The Communications Act of 1934 retain the main elements of the Willis-Graham Act in the sense that the new created FCC had the authority of exempting local telephone company mergers from any antitrust scrutiny. In this regard, the FCC had the power to supersede the DOJ and the FTC, the main agencies tasked with reviewing mergers of such kind (Buigues, 2004). In particular, gave the Interstate Commerce Commission the powers to exempt telephone company mergers “from any Act of Congress making the proposed transaction unlawful.” The Commission retained these powers for over 50 years until Section 601 (b) of the Telecommunication Act of 1996 repealed ‘221(a), revoking FCC’s historic authority as the sole reviewer of all telecommunications mergers. The new law forbid FCC from modifying or superseding the implementation of any of the antitrust regulation (Braman, 2009).
This resulted in a diminished sector-specific nature of the competition policy in the US telecommunications by affording jurisdiction relating to telecom mergers to antitrust agencies. However, if fell short of eliminating the FCC altogether. In fact, the taking away of powers to exempt telecommunication mergers from general antitrust law did not translate that the FCC could play no role in review of the translations or hold the power to block them. Through the Clayton Antitrust Act, the FCC has concurrent authority with the Justice Department to take action on transactions between common carriers dealing in wire or radio communications (Jacobson, 2007).
However, the FCC has never evoked this authority because it has drawn powers to review such transactions in ‘‘214(a) and 310(d) of the 1934 Communications Act itself. At Section 214(a) the Commission is required to certify that an acquisition of lines by a given common carrier will be in the public interest, convenience as well as necessity (Braman, 2009). At the same time, ‘310(d) forbids transfer of a spectrum license before the Commission has ascertained that the particular transfer will indeed fulfill the same standard of public interest. In this regard, the FCC wields the authority or constitutional requirement to take part in at least a number of transfer of licenses involved in a proposed acquisition or merger.
The FCC regards the public interest standard it bases on as being flexible as it entails the broad objectives of the Communications Act. In reviewing common carrier mergers, the FCC often focuses on competition aspects and the Commission goals pertaining to equitable build-out of newer services. As for transactions entailing broadcast licenses, the FCC typically focuses on aspects pertaining to program diversity. According to FCC’s own interpretation of its public interest standard, the Commission is not obliged to demonstrate that a transaction has the likelihood of reducing competition so as to challenge that transaction.
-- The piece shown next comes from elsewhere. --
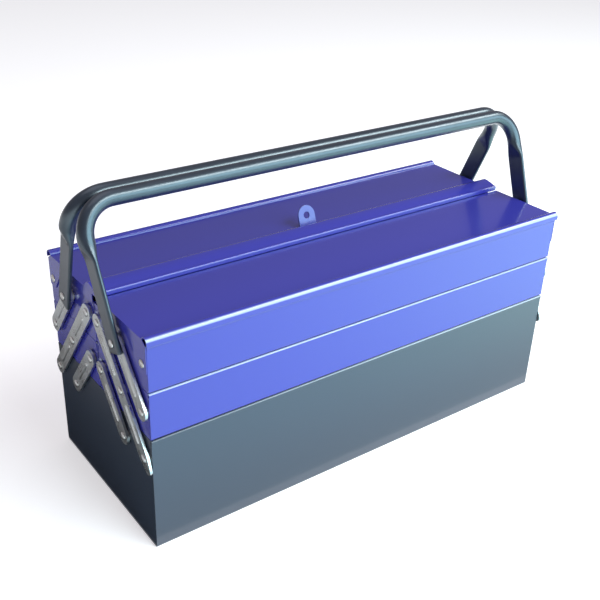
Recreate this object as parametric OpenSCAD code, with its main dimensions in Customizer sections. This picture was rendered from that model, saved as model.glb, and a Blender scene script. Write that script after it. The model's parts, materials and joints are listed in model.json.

Instead, the FCC could make a decision that a merger could probably impact on the Act’s goals, and on those grounds, block or condition or approve the transaction notwithstanding its competitive effects (Jacobson, 2007).
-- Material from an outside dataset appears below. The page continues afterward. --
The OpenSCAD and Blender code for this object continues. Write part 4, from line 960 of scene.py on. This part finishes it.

It must be noted that significant markets structure changes and competition in the US telecommunications sector did not occur immediately after the resolution of the 1974 AT&T antitrust case brought by the Ford Administration. Instead, they happened during the 1990s as the wireless technologies became full-fletched competitors to the fixed-wire platform and a totally new service that was high-speed internet access. These are developments that were experience following the replacement of the 1982 AT&T decree with the 1966 Telecom Act. In this regard, it thus evident that impact of the government initiative only begun to be felt more than a decade after the AT&T resolution. In fact, the effect of AT&T decree was limited as relates to stirring the post-1995 changes (Buigues, 2004).
State intervention in the economy is often justified and necessary so as to correct market failure and ensure continued provision of needed public goods and services. In the current rapidly changing technological environment, however, it seems both unnecessary and unworkable to for the government agencies to try using antitrust policy in mandating local telephone network sharing to promoted competition in conventional services (Braman, 2009). This is especially the case because telecommunications networks are evolving at rapid pace in order to match up the growing need for high-speed internet connections. Greater, though, it is because of the lack of monopoly bottleneck as relates to the delivery of the new services as telephone companies are competing with cable television companies, fixed wireless services (e.g. WiFi), and mobile wireless carriers in delivering the new services.
In addition, even if there existed a single broadband network, policy-makers would find it particularly difficult to define the sharing of that network among competitors given that the policy-makers would anticipate what it may look like after a year or two as well as the type of services that would be offered (Braman, 2009). In his 1984 article titled “The Limits of Antitrust,” Frank Easterbrook warned that regulators should take much caution when filing suits against companies merely on grounds that those are pursuing business practices which damage competitors, especially where they cannot precisely predict how such suits may ultimately turn out in the rapidly changing markets such as telecommunications (Jacobson, 2007). This is especially because markets are usually better at re-establish competition as compared to antitrust authorities or courts of law.
Conclusion
Generally, the US antitrust regulations have both gone a long way in aiding the competitive evolution of its telecommunications industry but also severely impaired it in other respects. In The AT&T case, the US government achieved significant victory in the sense of transforming the telecommunication industry from one with a highly concentrated market structure to a more competitive one in a period of about 15 year. The government was successful in reaching a draconian structural remedy in the form of a breakup of AT&T. on the other hand, the eventual market evolution realized through new entrants and increased deployment of newer technologies was as a result of rapid technological change as opposed to the Section 2 Sherman Act cases. This is because there was no way for the US antitrust authorities to precisely predict how the telecommunications or computer industries would change fifteen years after they filed their suit. In addition, they could not fashion decrees designed to improve on the outcomes eventually attained in the marketplace in this high-tech industry. This brings to a conclusion that the antitrust regulation pursued by the US government agencies have partly succeeded in encouraging competitiveness in the telecommunications industry by the laws are not absolutely effective tool in fighting the issue of monopoly power in the industry.

Bibliography:
Braman, Sandra. 2009. Change of state: information, policy, and power. Cambridge, Mass: MIT Press.
Buigues, Pierre-André. 2004. The economics of antitrust and regulation in telecommunications: perspectives for the new European framework. Northampton, Mass: Edward Elgar.
Jacobson, Jonathan M. 2007. Antitrust law developments (sixth). Chicago, Ill: Section of Antitrust Law, ABA.